## [Written exercise]
Retype all of the entries word for word.

┌─ Task inputs

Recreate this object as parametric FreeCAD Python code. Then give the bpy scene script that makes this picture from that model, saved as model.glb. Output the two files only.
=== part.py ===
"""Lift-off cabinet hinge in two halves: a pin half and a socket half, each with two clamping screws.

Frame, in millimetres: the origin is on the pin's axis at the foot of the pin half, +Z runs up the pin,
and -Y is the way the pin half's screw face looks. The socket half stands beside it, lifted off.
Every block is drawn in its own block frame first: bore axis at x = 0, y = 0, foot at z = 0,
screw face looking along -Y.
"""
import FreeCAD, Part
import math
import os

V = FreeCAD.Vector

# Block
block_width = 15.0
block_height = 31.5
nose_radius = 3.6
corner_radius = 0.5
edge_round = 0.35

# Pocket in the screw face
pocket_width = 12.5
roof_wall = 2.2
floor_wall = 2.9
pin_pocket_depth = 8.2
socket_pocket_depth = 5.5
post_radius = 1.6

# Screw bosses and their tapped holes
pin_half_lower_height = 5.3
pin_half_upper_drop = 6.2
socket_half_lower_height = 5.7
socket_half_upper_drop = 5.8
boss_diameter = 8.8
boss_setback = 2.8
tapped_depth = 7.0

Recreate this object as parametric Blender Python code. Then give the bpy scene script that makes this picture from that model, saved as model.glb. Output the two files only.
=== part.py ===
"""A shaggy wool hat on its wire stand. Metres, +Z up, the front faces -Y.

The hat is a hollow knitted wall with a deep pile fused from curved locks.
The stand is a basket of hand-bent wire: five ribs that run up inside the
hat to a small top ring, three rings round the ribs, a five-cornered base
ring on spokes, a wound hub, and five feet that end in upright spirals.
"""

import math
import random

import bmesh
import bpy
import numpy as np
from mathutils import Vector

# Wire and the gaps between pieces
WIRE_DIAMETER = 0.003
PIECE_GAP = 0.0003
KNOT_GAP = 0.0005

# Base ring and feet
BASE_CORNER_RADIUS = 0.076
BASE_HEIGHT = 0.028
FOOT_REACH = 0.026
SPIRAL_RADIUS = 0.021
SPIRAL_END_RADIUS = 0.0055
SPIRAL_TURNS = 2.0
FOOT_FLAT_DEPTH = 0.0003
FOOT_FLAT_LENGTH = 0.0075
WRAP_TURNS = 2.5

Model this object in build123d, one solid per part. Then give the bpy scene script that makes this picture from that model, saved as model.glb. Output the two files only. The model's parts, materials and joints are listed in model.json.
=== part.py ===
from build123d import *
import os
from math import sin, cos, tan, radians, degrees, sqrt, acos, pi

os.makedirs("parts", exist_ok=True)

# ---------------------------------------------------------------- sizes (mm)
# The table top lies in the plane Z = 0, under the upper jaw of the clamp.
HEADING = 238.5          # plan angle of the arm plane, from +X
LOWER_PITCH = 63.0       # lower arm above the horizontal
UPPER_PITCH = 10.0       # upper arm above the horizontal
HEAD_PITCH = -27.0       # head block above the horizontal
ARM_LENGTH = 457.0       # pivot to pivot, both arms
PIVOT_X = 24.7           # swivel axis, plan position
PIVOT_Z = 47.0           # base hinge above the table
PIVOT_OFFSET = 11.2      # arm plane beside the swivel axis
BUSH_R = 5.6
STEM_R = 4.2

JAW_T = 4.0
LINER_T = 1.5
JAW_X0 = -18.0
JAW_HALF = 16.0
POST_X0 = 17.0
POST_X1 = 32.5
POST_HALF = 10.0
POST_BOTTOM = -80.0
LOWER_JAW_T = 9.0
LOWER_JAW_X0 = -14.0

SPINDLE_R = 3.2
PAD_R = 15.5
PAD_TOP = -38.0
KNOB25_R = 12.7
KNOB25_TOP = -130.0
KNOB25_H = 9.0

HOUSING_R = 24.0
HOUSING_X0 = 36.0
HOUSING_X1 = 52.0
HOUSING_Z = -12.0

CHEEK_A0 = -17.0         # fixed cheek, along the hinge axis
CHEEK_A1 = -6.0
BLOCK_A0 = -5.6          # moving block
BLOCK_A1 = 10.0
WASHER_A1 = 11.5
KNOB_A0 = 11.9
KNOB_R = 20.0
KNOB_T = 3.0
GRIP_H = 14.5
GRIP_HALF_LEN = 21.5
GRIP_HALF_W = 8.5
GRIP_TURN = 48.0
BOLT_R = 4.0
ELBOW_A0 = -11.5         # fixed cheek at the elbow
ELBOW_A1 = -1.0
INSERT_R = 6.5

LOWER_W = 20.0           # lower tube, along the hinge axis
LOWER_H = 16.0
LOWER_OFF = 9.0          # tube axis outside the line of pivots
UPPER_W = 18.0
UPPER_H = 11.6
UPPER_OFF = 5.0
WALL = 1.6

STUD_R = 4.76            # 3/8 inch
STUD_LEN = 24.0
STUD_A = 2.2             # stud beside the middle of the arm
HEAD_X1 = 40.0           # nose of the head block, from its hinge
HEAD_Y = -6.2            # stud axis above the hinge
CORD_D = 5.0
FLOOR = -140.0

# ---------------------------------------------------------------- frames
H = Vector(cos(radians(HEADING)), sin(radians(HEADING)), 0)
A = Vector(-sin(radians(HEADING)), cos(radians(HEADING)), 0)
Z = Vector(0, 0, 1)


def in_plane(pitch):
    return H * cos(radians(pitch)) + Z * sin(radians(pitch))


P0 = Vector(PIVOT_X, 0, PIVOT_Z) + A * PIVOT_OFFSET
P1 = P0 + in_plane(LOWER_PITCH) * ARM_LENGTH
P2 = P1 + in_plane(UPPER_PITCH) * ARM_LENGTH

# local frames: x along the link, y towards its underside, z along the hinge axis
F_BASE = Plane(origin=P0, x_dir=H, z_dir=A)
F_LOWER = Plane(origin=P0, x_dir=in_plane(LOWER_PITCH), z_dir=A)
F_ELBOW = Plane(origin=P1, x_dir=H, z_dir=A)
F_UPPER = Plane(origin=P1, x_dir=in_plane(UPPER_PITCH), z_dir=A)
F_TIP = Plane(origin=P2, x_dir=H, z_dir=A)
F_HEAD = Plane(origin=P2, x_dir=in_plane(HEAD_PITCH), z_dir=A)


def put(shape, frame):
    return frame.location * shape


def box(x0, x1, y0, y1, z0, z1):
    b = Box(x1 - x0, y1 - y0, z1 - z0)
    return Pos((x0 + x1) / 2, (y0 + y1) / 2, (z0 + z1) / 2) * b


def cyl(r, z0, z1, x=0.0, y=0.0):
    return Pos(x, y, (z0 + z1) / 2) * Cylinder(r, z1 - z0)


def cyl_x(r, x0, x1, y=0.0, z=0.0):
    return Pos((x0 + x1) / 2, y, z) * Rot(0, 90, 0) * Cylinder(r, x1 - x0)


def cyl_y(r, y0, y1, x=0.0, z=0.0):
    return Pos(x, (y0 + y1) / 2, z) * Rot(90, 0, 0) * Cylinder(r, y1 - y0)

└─

## [Answer]
Recreate this object as parametric FreeCAD Python code. Then give the bpy scene script that makes this picture from that model, saved as model.glb. Output the two files only.
=== part.py ===
"""Lift-off cabinet hinge in two halves: a pin half and a socket half, each with two clamping screws.

Frame, in millimetres: the origin is on the pin's axis at the foot of the pin half, +Z runs up the pin,
and -Y is the way the pin half's screw face looks. The socket half stands beside it, lifted off.
Every block is drawn in its own block frame first: bore axis at x = 0, y = 0, foot at z = 0,
screw face looking along -Y.
"""
import FreeCAD, Part
import math
import os

V = FreeCAD.Vector

# Block
block_width = 15.0
block_height = 31.5
nose_radius = 3.6
corner_radius = 0.5
edge_round = 0.35

# Pocket in the screw face
pocket_width = 12.5
roof_wall = 2.2
floor_wall = 2.9
pin_pocket_depth = 8.2
socket_pocket_depth = 5.5
post_radius = 1.6

# Screw bosses and their tapped holes
pin_half_lower_height = 5.3
pin_half_upper_drop = 6.2
socket_half_lower_height = 5.7
socket_half_upper_drop = 5.8
boss_diameter = 8.8
boss_setback = 2.8
tapped_depth = 7.0

Recreate this object as parametric Blender Python code. Then give the bpy scene script that makes this picture from that model, saved as model.glb. Output the two files only.
=== part.py ===
"""A shaggy wool hat on its wire stand. Metres, +Z up, the front faces -Y.

The hat is a hollow knitted wall with a deep pile fused from curved locks.
The stand is a basket of hand-bent wire: five ribs that run up inside the
hat to a small top ring, three rings round the ribs, a five-cornered base
ring on spokes, a wound hub, and five feet that end in upright spirals.
"""

import math
import random

import bmesh
import bpy
import numpy as np
from mathutils import Vector

# Wire and the gaps between pieces
WIRE_DIAMETER = 0.003
PIECE_GAP = 0.0003
KNOT_GAP = 0.0005

# Base ring and feet
BASE_CORNER_RADIUS = 0.076
BASE_HEIGHT = 0.028
FOOT_REACH = 0.026
SPIRAL_RADIUS = 0.021
SPIRAL_END_RADIUS = 0.0055
SPIRAL_TURNS = 2.0
FOOT_FLAT_DEPTH = 0.0003
FOOT_FLAT_LENGTH = 0.0075
WRAP_TURNS = 2.5

Model this object in build123d, one solid per part. Then give the bpy scene script that makes this picture from that model, saved as model.glb. Output the two files only. The model's parts, materials and joints are listed in model.json.
=== part.py ===
from build123d import *
import os
from math import sin, cos, tan, radians, degrees, sqrt, acos, pi

os.makedirs("parts", exist_ok=True)

# ---------------------------------------------------------------- sizes (mm)
# The table top lies in the plane Z = 0, under the upper jaw of the clamp.
HEADING = 238.5          # plan angle of the arm plane, from +X
LOWER_PITCH = 63.0       # lower arm above the horizontal
UPPER_PITCH = 10.0       # upper arm above the horizontal
HEAD_PITCH = -27.0       # head block above the horizontal
ARM_LENGTH = 457.0       # pivot to pivot, both arms
PIVOT_X = 24.7           # swivel axis, plan position
PIVOT_Z = 47.0           # base hinge above the table
PIVOT_OFFSET = 11.2      # arm plane beside the swivel axis
BUSH_R = 5.6
STEM_R = 4.2

JAW_T = 4.0
LINER_T = 1.5
JAW_X0 = -18.0
JAW_HALF = 16.0
POST_X0 = 17.0
POST_X1 = 32.5
POST_HALF = 10.0
POST_BOTTOM = -80.0
LOWER_JAW_T = 9.0
LOWER_JAW_X0 = -14.0

SPINDLE_R = 3.2
PAD_R = 15.5
PAD_TOP = -38.0
KNOB25_R = 12.7
KNOB25_TOP = -130.0
KNOB25_H = 9.0

HOUSING_R = 24.0
HOUSING_X0 = 36.0
HOUSING_X1 = 52.0
HOUSING_Z = -12.0

CHEEK_A0 = -17.0         # fixed cheek, along the hinge axis
CHEEK_A1 = -6.0
BLOCK_A0 = -5.6          # moving block
BLOCK_A1 = 10.0
WASHER_A1 = 11.5
KNOB_A0 = 11.9
KNOB_R = 20.0
KNOB_T = 3.0
GRIP_H = 14.5
GRIP_HALF_LEN = 21.5
GRIP_HALF_W = 8.5
GRIP_TURN = 48.0
BOLT_R = 4.0
ELBOW_A0 = -11.5         # fixed cheek at the elbow
ELBOW_A1 = -1.0
INSERT_R = 6.5

LOWER_W = 20.0           # lower tube, along the hinge axis
LOWER_H = 16.0
LOWER_OFF = 9.0          # tube axis outside the line of pivots
UPPER_W = 18.0
UPPER_H = 11.6
UPPER_OFF = 5.0
WALL = 1.6

STUD_R = 4.76            # 3/8 inch
STUD_LEN = 24.0
STUD_A = 2.2             # stud beside the middle of the arm
HEAD_X1 = 40.0           # nose of the head block, from its hinge
HEAD_Y = -6.2            # stud axis above the hinge
CORD_D = 5.0
FLOOR = -140.0

# ---------------------------------------------------------------- frames
H = Vector(cos(radians(HEADING)), sin(radians(HEADING)), 0)
A = Vector(-sin(radians(HEADING)), cos(radians(HEADING)), 0)
Z = Vector(0, 0, 1)


def in_plane(pitch):
    return H * cos(radians(pitch)) + Z * sin(radians(pitch))


P0 = Vector(PIVOT_X, 0, PIVOT_Z) + A * PIVOT_OFFSET
P1 = P0 + in_plane(LOWER_PITCH) * ARM_LENGTH
P2 = P1 + in_plane(UPPER_PITCH) * ARM_LENGTH

# local frames: x along the link, y towards its underside, z along the hinge axis
F_BASE = Plane(origin=P0, x_dir=H, z_dir=A)
F_LOWER = Plane(origin=P0, x_dir=in_plane(LOWER_PITCH), z_dir=A)
F_ELBOW = Plane(origin=P1, x_dir=H, z_dir=A)
F_UPPER = Plane(origin=P1, x_dir=in_plane(UPPER_PITCH), z_dir=A)
F_TIP = Plane(origin=P2, x_dir=H, z_dir=A)
F_HEAD = Plane(origin=P2, x_dir=in_plane(HEAD_PITCH), z_dir=A)


def put(shape, frame):
    return frame.location * shape


def box(x0, x1, y0, y1, z0, z1):
    b = Box(x1 - x0, y1 - y0, z1 - z0)
    return Pos((x0 + x1) / 2, (y0 + y1) / 2, (z0 + z1) / 2) * b


def cyl(r, z0, z1, x=0.0, y=0.0):
    return Pos(x, y, (z0 + z1) / 2) * Cylinder(r, z1 - z0)


def cyl_x(r, x0, x1, y=0.0, z=0.0):
    return Pos((x0 + x1) / 2, y, z) * Rot(0, 90, 0) * Cylinder(r, x1 - x0)


def cyl_y(r, y0, y1, x=0.0, z=0.0):
    return Pos(x, (y0 + y1) / 2, z) * Rot(90, 0, 0) * Cylinder(r, y1 - y0)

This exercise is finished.